### What is asked:
Will you return, word for word, only the lines from the top of the data below down to and including the one with "from math import cos, degrees, radians, sin"?

### Supplied information:

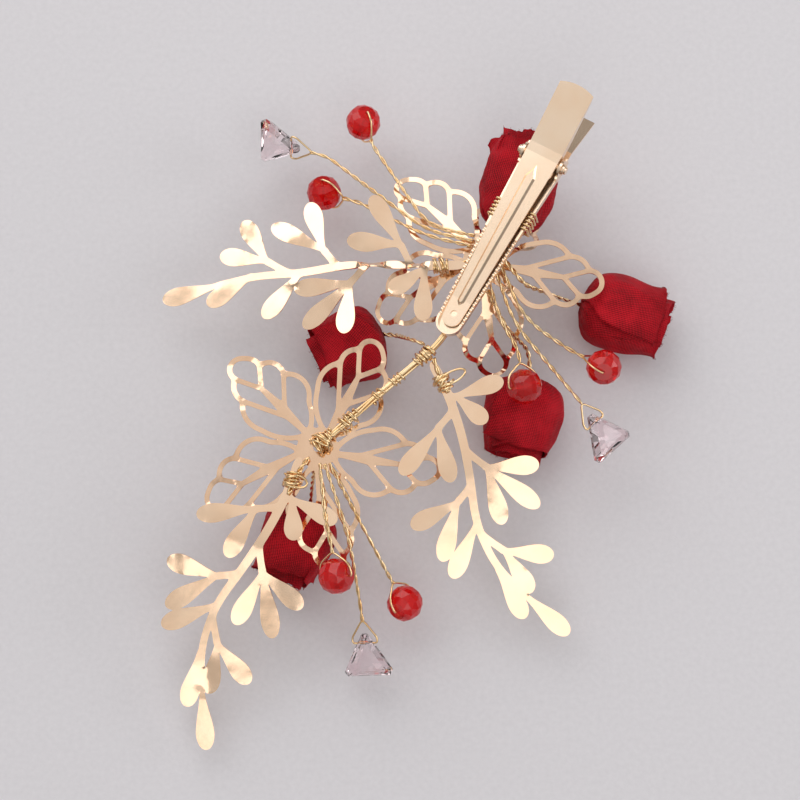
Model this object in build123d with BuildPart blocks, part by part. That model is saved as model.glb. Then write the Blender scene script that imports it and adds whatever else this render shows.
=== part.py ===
from build123d import *
import os
from math import cos, degrees, radians, sin

# Flower hair clip: two openwork metal flowers, three leaf sprays, five fabric rosebuds and
# nine wired beads, all tied with thin wire to the fixed arm of an alligator clip.
#
# Millimetres, +Z up.  The ornament lies face down with the clip on top.  +Y runs up the long
# side of the ornament, from the tip of the lower spray towards the handles of the clip.
# The origin is on the floor, under the middle of the ornament.

# ---- clip -----------------------------------------------------------------------------
CLIP_TIP = (4.9, 16.6, 24.2)     # underside of the fixed arm at its nose
CLIP_HEADING = 60                # from the nose towards the handles, degrees from +X
CLIP_ROLL = 8                    # the clip leans over to its left
SHEET = 0.5                      # clip stock
PIVOT_X = 42.0                   # nose to pin
PIVOT_Z = 2.6
BASE_LENGTH = 56.0
BASE_NOSE_HALF = 2.8
BASE_PIVOT_HALF = 4.6
BASE_WALL = 1.7                  # height of the upturned edge
LEVER_START = 1.9                # the lever stops short of the nose of the fixed arm
LEVER_LENGTH = 57.0
LEVER_NOSE_HALF = 2.0
LEVER_PIVOT_HALF = 3.7
LEVER_END_HALF = 3.9
LEVER_NOSE_Z = 0.8
LEVER_PIVOT_Z = 4.3
LEVER_END_Z = 7.8
RIB_HALF = 1.2                   # raised stiffening rib of the lever, at its wide end
RIB_HEIGHT = 0.55
TOOTH_PITCH = 1.25
TOOTH_COUNT = 17
TOOTH_RADIUS = 0.45
PIN_RADIUS = 0.8
PIN_HALF = 5.6
PIN_HEAD_RADIUS = 1.15
RUNNING = 0.06                   # radial running fit on pins and threaded wires
SPRING_WIRE = 0.3
SPRING_RADIUS = 1.3
SPRING_PITCH = 0.66
SPRING_TURNS = 6
OPENING = 25                     # widest opening of the jaws, degrees

# ---- wire -----------------------------------------------------------------------------
STRAND = 0.5                     # diameter of the craft wire
TWIST = 0.9                      # diameter over two twisted strands
WRAP_PITCH = 0.56
BUNDLE_RADIUS = 0.85             # seven wires, one in the middle of six
BEND = 1.2                       # inside bend of a wire

# ---- openwork flowers -----------------------------------------------------------------
FLOWER_SHEET = 0.5
RIM = 1.3                        # width of the rims and veins
HUB = 4.2
PETAL_REACH = 26.0               # sheet beyond the hub, cut to the petal outline
FLOWER_1 = (-21.0, -6.3, 20.0)
FLOWER_2 = (13.4, 33.6, 18.6)
FLOWER_TURN = 133

# ---- leaf sprays ----------------------------------------------------------------------
SPRAY_SHEET = 0.4
STEM_WIDTH = 1.9
BRANCH_WIDTH = 1.4
LEAF_WIDTH = 4.0
TIE_RADIUS = 1.6                 # coil that ties a spray to its stem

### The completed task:
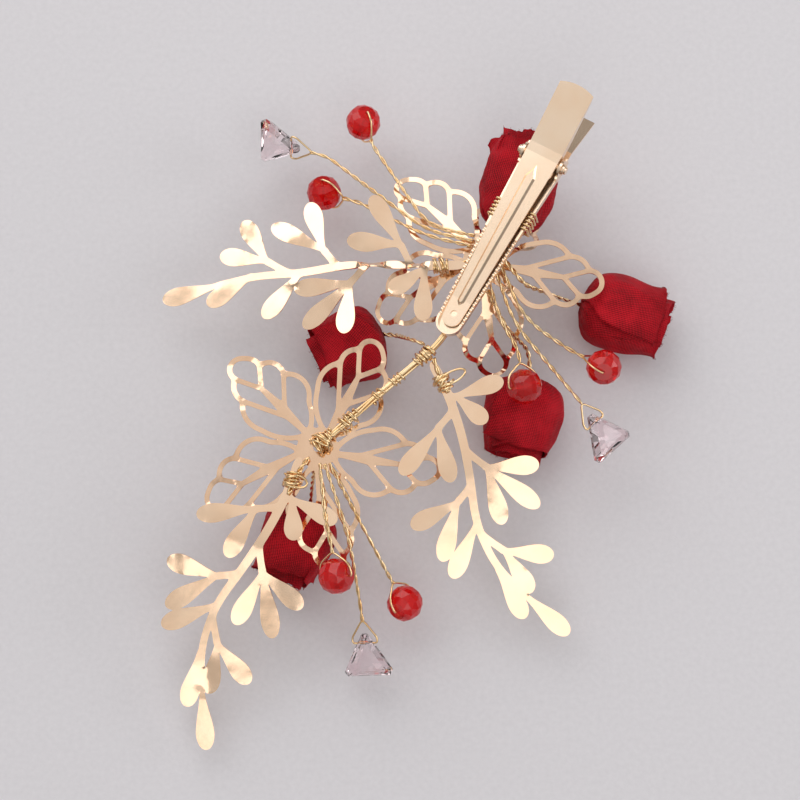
Model this object in build123d with BuildPart blocks, part by part. That model is saved as model.glb. Then write the Blender scene script that imports it and adds whatever else this render shows.
=== part.py ===
from build123d import *
import os
from math import cos, degrees, radians, sin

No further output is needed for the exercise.